Only Cheney et al. know what motivated them to publish, the bad possibility or the very bad one. But it has to be one of the two. They’re worried enough about a coup attempt that they felt compelled to preemptively denounce it. That’s where we are with 16 days to go in the Trump presidency.

Here’s Raffensperger, polite as ever, on ABC this morning discussing his phone call with Trump. If Dick Cheney and James Mattis are thinking about catastrophic tail risks right now, I’m guessing that Nancy Pelosi and Mitch McConnell are too. What’s the plan if the commander-in-chief announces on Thursday morning, after Congress certifies Biden’s victory, that the military will be “redoing” the election in Georgia and other swing states? Yesterday, after the audio of the phone call with Raffensperger emerged, Alexandria Ocasio-Cortez said, “I absolutely think it’s an impeachable offense, and if it was up to me, there would be articles on the floor quite quickly.” I wonder if there’s a break-glass-in-case-of-emergency quickie impeachment and removal plan behind the scenes for Trump if he tries to get the military involved.

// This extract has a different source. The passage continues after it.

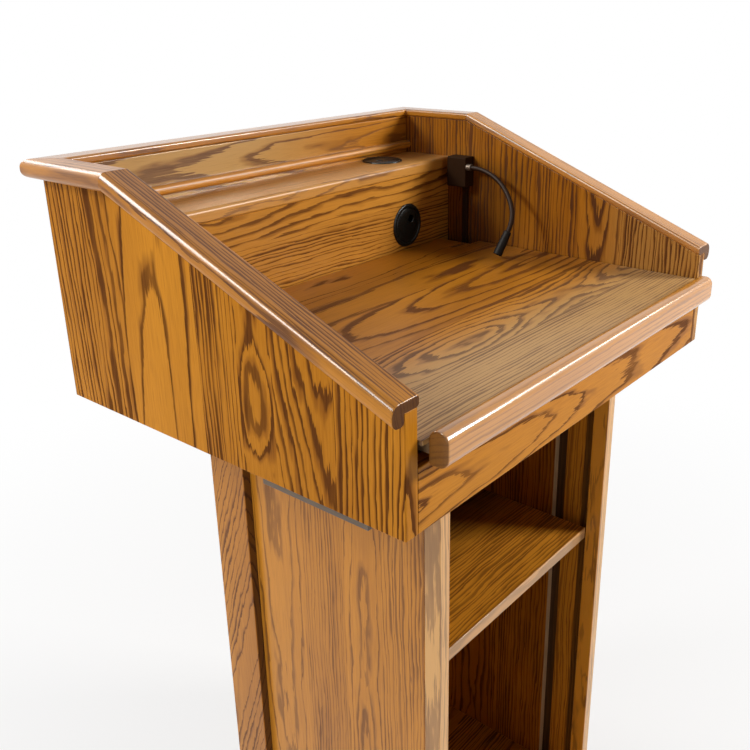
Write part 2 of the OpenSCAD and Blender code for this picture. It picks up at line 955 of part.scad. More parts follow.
module corner_post() {
    color(oak) block([ped_inner_x, post_y, base_top], [post_outer_x, ped_back_y, head_base_height]);
}

module left_corner_post() {
    mirror([1, 0, 0]) corner_post();
}

module right_corner_post() {
    corner_post();
}

module back_panel() {
    color(oak_dark) block([-ped_inner_x, back_panel_y, base_top], [ped_inner_x, back_face_y, head_base_height]);
}

module pedestal_top() {
    color(oak_dark) at_head() difference() {
        block([-ped_inner_x, recess_y, -board], [ped_inner_x, back_panel_y, 0]);
        bolt_places() translate([0, 0, -board - 1]) cylinder(h = board + 2, r = bolt_radius + screw_fit);
    }
}

module middle_shelf() {
    color(oak) block([-ped_inner_x + middle_shelf_gap, recess_y, shelf_top_z - board],
        [ped_inner_x - middle_shelf_gap, back_panel_y - middle_shelf_gap, shelf_top_z]);
}

module shelf_supports() {
    color(steel) for (s = [0, 1]) mirror([s, 0, 0]) support_places() {
        translate([-support_reach, 0, -3]) rotate([0, 90, 0]) cylinder(h = 2 * support_reach - 1, r = 2.5);
        block([-support_reach, -5, 0], [0, 5, support_drop]);
        block([-1.5, -5, -7], [0, 5, 1]);
    }
}

module pedestal_floor() {
    color(oak) block([-ped_inner_x, recess_y, base_top], [ped_inner_x, back_panel_y, base_top + board]);
}

module base_board() {
    half_w = ped_outer_x + base_side_reach;
    low_y = ped_front_y - base_speaker_reach;
    high_y = ped_back_y + base_audience_reach;
    color(oak) intersection() {
        along_y(low_y, high_y) translate([-half_w, glide_height]) {
            rounded_rect(2 * half_w, base_thickness, 2, 2, base_round, base_round);
        }
        along_x(-half_w, half_w) translate([low_y, glide_height]) {
            rounded_rect(high_y - low_y, base_thickness, 2, 2, base_round, base_round);
        }
    }
}

module glides() {
    glide_x = ped_outer_x + base_side_reach - 45;
    low_y = ped_front_y - base_speaker_reach + 45;
    high_y = ped_back_y + base_audience_reach - 45;
    color(black) for (sx = [-1, 1], y = [low_y, high_y]) translate([sx * glide_x, y, 0]) {
        cylinder(h = glide_height, r1 = glide_radius - 1.5, r2 = glide_radius);
    }
}

left_side_panel();
right_side_panel();
front_panel();
apron();
head_floor();
left_level_cap();
right_level_cap();
left_slope_cap();
right_slope_cap();
front_cap();
equipment_shelf();
shelf_cleats();
riser_panel();
shelf_bead();
left_surface_cleat();
right_surface_cleat();
rear_surface_cleat();
reading_surface();
book_stop();
hinge_upper_leaf();
hinge_lower_leaf();
hinge_pin();
left_quadrant_stay();
right_quadrant_stay();
left_stay_stud();
right_stay_stud();
left_stay_knob();
right_stay_knob();
riser_grommet_liner();
riser_grommet_cap();
shelf_grommet_liner();
shelf_grommet_cap();
lamp_base();
lamp_cable_cover();
lamp_ferrule();
lamp_neck();
lamp_hood();
lamp_lens();
left_rail();
right_rail();
rail_screws();
head_bolts();
left_side_skin();
right_side_skin();
left_front_edging();
right_front_edging();
left_liner();
right_liner();
left_corner_post();
right_corner_post();
back_panel();
pedestal_top();
middle_shelf();
shelf_supports();
pedestal_floor();
base_board();
glides();
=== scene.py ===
import bpy
import math
import numpy as np
from mathutils import Matrix, Vector


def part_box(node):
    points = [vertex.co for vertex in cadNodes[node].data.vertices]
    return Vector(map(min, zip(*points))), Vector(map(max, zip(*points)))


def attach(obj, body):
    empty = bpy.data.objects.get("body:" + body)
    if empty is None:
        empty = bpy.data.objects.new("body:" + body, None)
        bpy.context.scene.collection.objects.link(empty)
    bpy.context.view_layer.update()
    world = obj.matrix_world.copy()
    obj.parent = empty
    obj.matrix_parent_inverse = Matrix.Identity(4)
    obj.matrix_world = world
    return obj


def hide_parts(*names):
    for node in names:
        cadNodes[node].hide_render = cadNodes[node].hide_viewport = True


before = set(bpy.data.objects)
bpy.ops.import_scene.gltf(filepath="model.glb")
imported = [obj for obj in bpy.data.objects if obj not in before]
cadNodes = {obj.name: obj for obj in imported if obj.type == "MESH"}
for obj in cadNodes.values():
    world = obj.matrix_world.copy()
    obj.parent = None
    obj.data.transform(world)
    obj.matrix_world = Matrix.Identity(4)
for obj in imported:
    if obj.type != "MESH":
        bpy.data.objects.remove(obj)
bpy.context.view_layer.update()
x, y, z = (1, 0, 0), (0, 1, 0), (0, 0, 1)
print("stage 1: frame loaded,", len(cadNodes), "parts")


# Meshes

# Quads between rows of points: corner (row, column) joins its neighbours in the next column and row.
def gridFaces(rows, columns, wrapped=True):
    row = np.arange(rows - 1)[:, None]
    column = np.arange(columns if wrapped else columns - 1)[None, :]
    beside = (column + 1) % columns
    quads = np.stack([row * columns + column, row * columns + beside,
                      (row + 1) * columns + beside, (row + 1) * columns + column], -1)
    return quads.reshape(-1, 4).tolist()


def putMesh(name, points, faces, evenNormals=True):
    mesh = bpy.data.meshes.new(name)
    mesh.from_pydata(np.asarray(points, float).reshape(-1, 3).tolist(), [], faces)
    mesh.validate()
    mesh.polygons.foreach_set("use_smooth", np.ones(len(mesh.polygons), bool))
    made = bpy.data.objects.new(name, mesh)
    bpy.context.scene.collection.objects.link(made)
    if evenNormals:                              # flat faces stay flat beside their eased edges
        weighted = made.modifiers.new("even normals", "WEIGHTED_NORMAL")
        weighted.weight = 100
    return made


# Outline with an arc in each corner: the arc's centre lies on the corner's bisector at radius / sin(half angle),
# and its points turn evenly from the foot on one side to the foot on the other.
def roundedOutline(corners, radii, steps=4):
    corner = np.array(corners, float)
    radius = np.broadcast_to(np.array(radii, float), len(corner))[:, None]
    back = np.roll(corner, 1, 0) - corner
    ahead = np.roll(corner, -1, 0) - corner
    back /= np.linalg.norm(back, axis=1, keepdims=True)
    ahead /= np.linalg.norm(ahead, axis=1, keepdims=True)
    half = np.arccos(np.clip((back * ahead).sum(1, keepdims=True), -1, 1)) / 2
    bisector = back + ahead
    bisector /= np.linalg.norm(bisector, axis=1, keepdims=True)
    centre = corner + bisector * radius / np.sin(half)
    first = corner + back * radius / np.tan(half) - centre
    last = corner + ahead * radius / np.tan(half) - centre
    turn = (math.pi - 2 * half)[:, :, None]
    share = np.linspace(0, 1, steps + 1)[None, :, None]
    arc = (np.sin((1 - share) * turn) * first[:, None] + np.sin(share * turn) * last[:, None]) / np.sin(turn)
    return (centre[:, None] + arc).reshape(-1, 2)


# Outline moved inwards: each point goes along the sum of its two side normals over one plus their product,
# so straight sides move square to themselves.
def insetOutline(outline, distance):
    side = np.roll(outline, -1, 0) - outline
    side /= np.maximum(np.linalg.norm(side, axis=1, keepdims=True), 1e-12)
    after = np.stack([-side[:, 1], side[:, 0]], 1)
    before = np.roll(after, 1, 0)
    return outline + distance * (before + after) / (1 + (before * after).sum(1, keepdims=True))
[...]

Normally it’d be unthinkable that McConnell would go along with that, but Trump has already turned on him and the traditional GOP for refusing to support the coup attempt in Congress on January 6. The party is fractured, in which case Cocaine Mitch and the rest might as well do the right thing if they’re forced to. Although, nowadays, I wouldn’t put anything past them either.